The newspaper first published a list of members of all the all-male club in March this year, which included actors like Hugh Bonneville, Benedict Cumberbatch, Matthew MacFayden, Damien Lewis and more. Also on the list were politicians including Oliver Dowden and Jacob Rees-Mogg. However, Amelia Gentleman, the journalist behind the exposé, failed to include former Guardian editor Alan Rusbridger and Stanley Johnson, who is Gentleman’s father-in-law. 

It’s not clear how long it will be before a woman is actually inaugurated as a member into the Garrick Club. The admissions process is famously long, with names of nominees required to be written in a red leather-bound book, seconded by two pages of signatures, before they are invited in to dine at the club and membership is discussed by committee members. Unpopular nominees can also be blacklisted.

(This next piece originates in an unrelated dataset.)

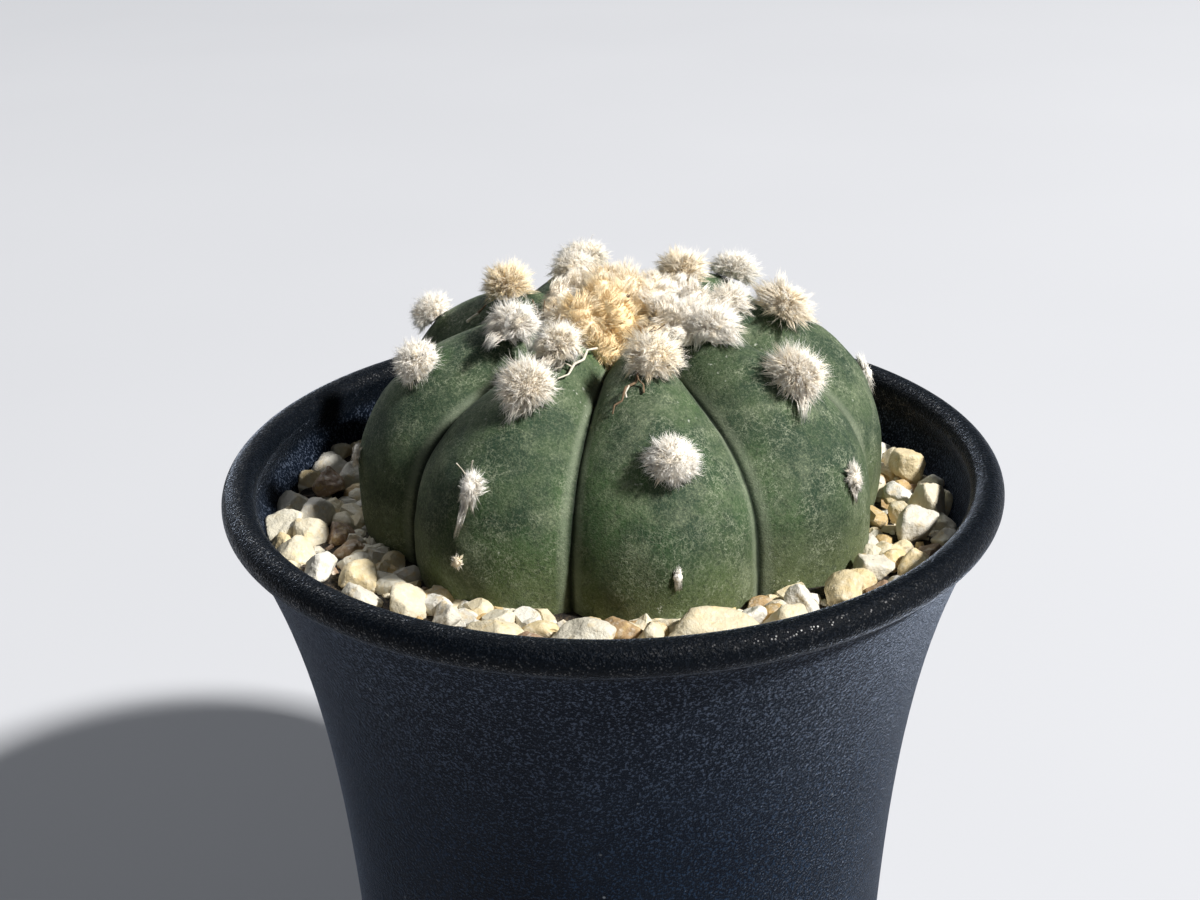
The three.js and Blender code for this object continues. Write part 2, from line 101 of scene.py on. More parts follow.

Theatre director and founder of the Women of the World Foundation Jude Kelly described feeling ‘humiliated’ on the occasions she was invited to the club for theatre-related events.

‘I’m glad that men who were previously comfortable with the club being men-only have thought again and decided that they are now uncomfortable with that arrangement,’ she told the Guardian. ‘These clubs were created as places for people who were given superior privileges. This is not the same as having an all-girls picnic or a boys-only cricket club. This is a place that sustained male power.’